Плохие слуги, напротив, никаким уважением не пользовались. Если служанка, подающая на стол, плохо справлялась с работой, ее называли «недоразумением, состоящим из аденоидов и плохого произношения». Такое отношение de haut en bas (свысока) в последние годы несколько подпортило репутацию Агаты. «Удивительное это животное — хороший слуга», — вскользь, с явным презрением бросает персонаж из «И никого не стало», и наши либеральные сердца начинают трепетать от негодования, как у неврастеничных пожилых дам.
Но все отнюдь не так просто. Например, «испуганная крольчиха» Глэдис из «Кармана, полного ржи» — явно дурной пример Агатиного вялого снобизма — на самом деле один из центральных персонажей, наиболее существенных для развития сюжета, и автор относится к ней с искренним сочувствием. «Боюсь, жизнь жестока, — говорит мисс Марпл. — Никто по-настоящему не знает, что делать с такими вот Глэдис. Они обожают ходить в кино и все такое, но всегда мечтают о несбыточном, о том, чего с ними ни при каких обстоятельствах не может случиться. Наверное, в некотором роде это дарит им минуты счастья. Но все кончается разочарованием…»
Сказано умно и справедливо, и все же из-за стереотипа, созданного самой Агатой, мы отвергаем это как высокомерие. Агата нередко использовала хорошо знакомый стереотип, чтобы потом опрокинуть наши ожидания. Это был один из ее самых хитроумных трюков. В сущности, это было больше чем трюк: таким неожиданным способом она обнаруживала свою незаурядную интуицию, свое несколько усталое понимание человеческой природы.
В романе «Карман, полный ржи» мисс Марпл знает — это более чем догадка — время смерти Глэдис, потому что, будь она жива, «она бы, разумеется, уже подала второй чай в гостиную». Этим косвенно отдается должное важной роли слуг в поддержании того уклада, который они же и создавали как в доме Агаты, так и в ее детективных историях.
Всю жизнь она придавала большое значение упорядоченности быта. В романе «В 4.50 из Паддингтона» (1957) она создала персонаж по имени Люси Айлсбарроу — выпускница Оксфорда; та обретает богатство, став идеальной прислугой. «Пользуясь представившимся временем, Люси отскребла кухонный стол, что давно собиралась сделать… Потом начистила серебро до блеска. Приготовила обед, вымыла посуду, прибрала… Выставила на поднос чайный сервиз, сандвичи, хлеб, масло, накрыла все влажной салфеткой, чтобы не заветрилось». Это литания, гимн жесткому и вдохновенному ритуалу, фантазия, в которой повседневное становится возвышенным.

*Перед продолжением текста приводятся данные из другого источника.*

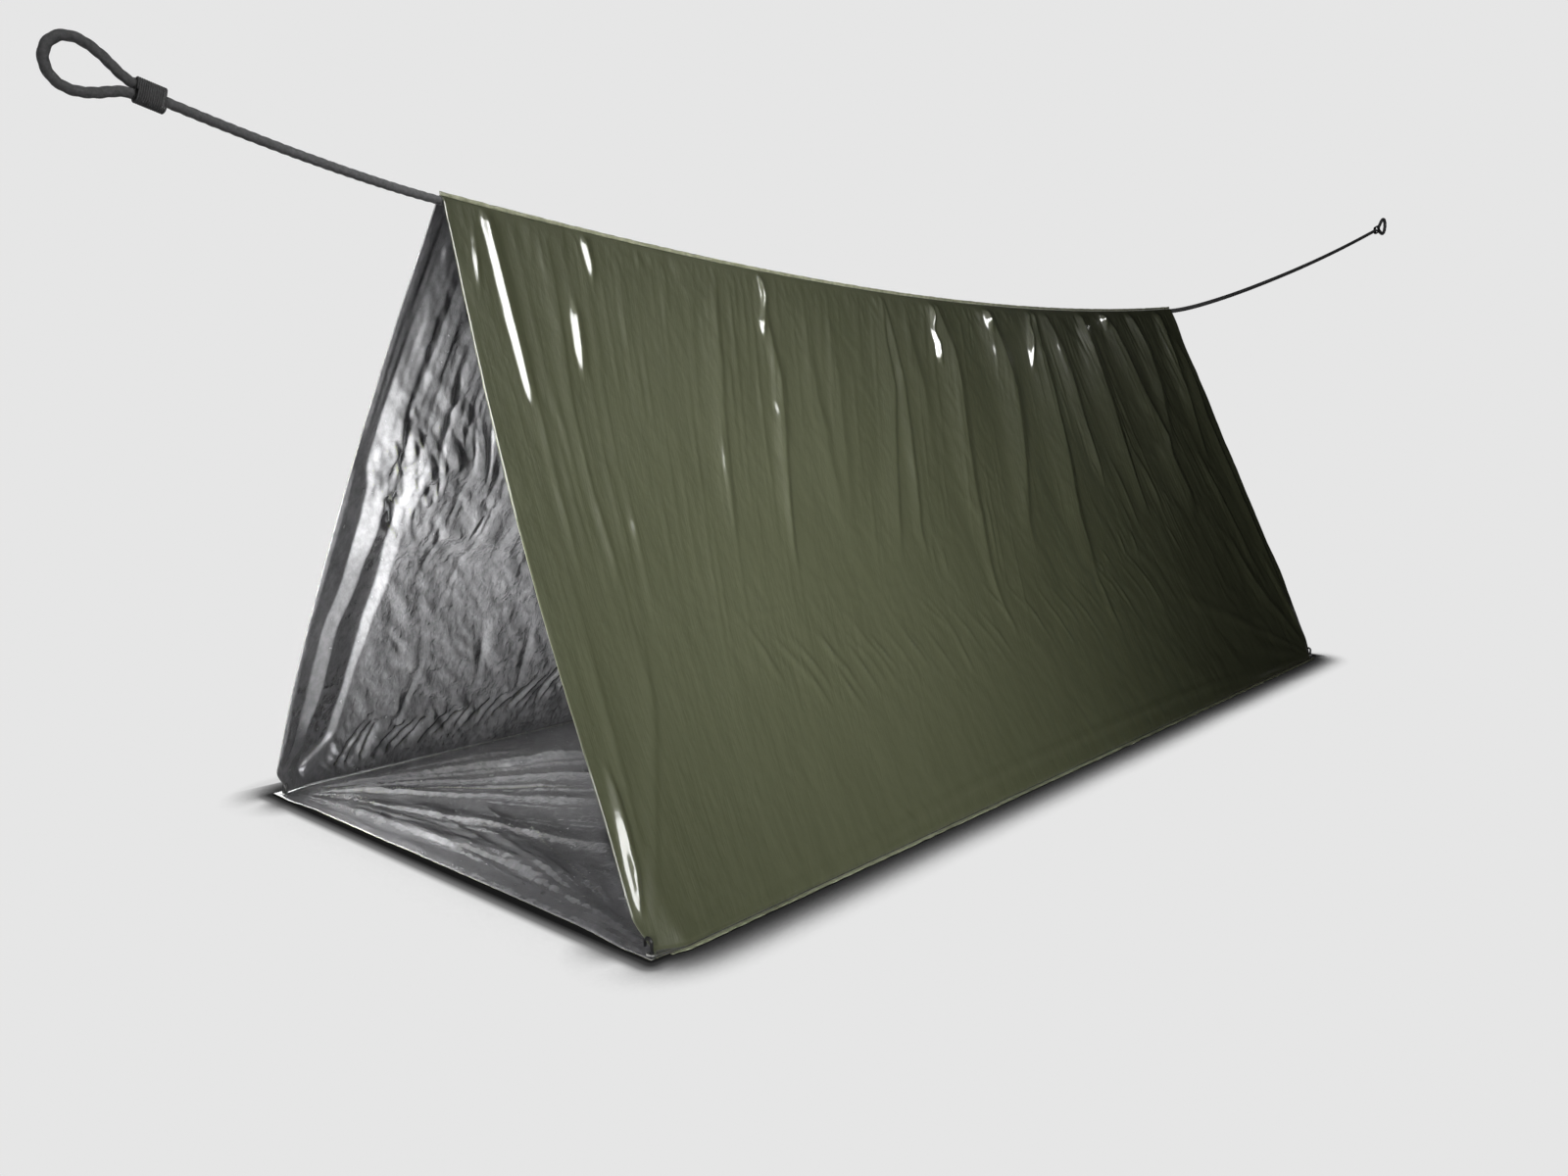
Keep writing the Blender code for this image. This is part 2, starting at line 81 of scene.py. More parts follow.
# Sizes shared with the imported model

Утрата слуг в послевоенное время изменила природу мира Агаты. Ее книги стали менее упорядоченными — что совсем не обязательно пошло им во вред, — и появился постоянный тоскливый рефрен: как все изменилось теперь, когда «нет больше слуг… разве что приходящие работницы».[25] Можно представить себе нынешнюю реакцию на подобные высказывания (и теперь существует множество слуг, но мало людей, столь же честных, как Агата, в своем отношении к ним). И опять же ее взгляд на эту сферу несколько более сложен — во всяком случае тогда, когда она хочет, чтобы он таковым был. Например, в «Лощине» есть персонаж по имени Дэвид Энкателл — молодой человек с левацкими загибами, презирающий собственную семью за привилегии. В очаровательно лаконичной сцене он изливает на Мидж свои политические взгляды, утверждая, что она куда лучше понимала бы классовую борьбу, принадлежи она к рабочему классу.
«— А я и есть рабочая. Именно поэтому для меня так важны удобства. Кровать, убирающаяся в стену, пуховые подушки, утренний чай, поданный в постель, фаянсовая ванна, полная горячей воды с изысканными ароматными солями. Мягкое кресло, в котором почти утопаешь…
Мидж сделала паузу в своем перечислении.
— Рабочие, — сказал Дэвид, — должны все это иметь.
— Согласна с вами на все сто процентов, — сердечно согласилась Мидж».
Но детство Агаты выпало на то время, когда ребенок из семьи ее круга был защищен порядком, и этот порядок доставлял ей наслаждение. Она обожала тихую суету кухни и накрахмаленность своих муслиновых платьев почти так же, как любила мечтать о реке, якобы сверкающей в конце эшфилдского сада, к которой она едет на собственной ослепительно белой верховой лошади. Позднее она так же любила свою Люси Айлсбарроу, абсолютно земную и в то же время похожую на фею, орудующую щеткой как волшебной палочкой, которая превращает дом в царство упорядоченной красоты. При всех причудах ее воображения, Агату всегда завораживала власть надежной обыденности.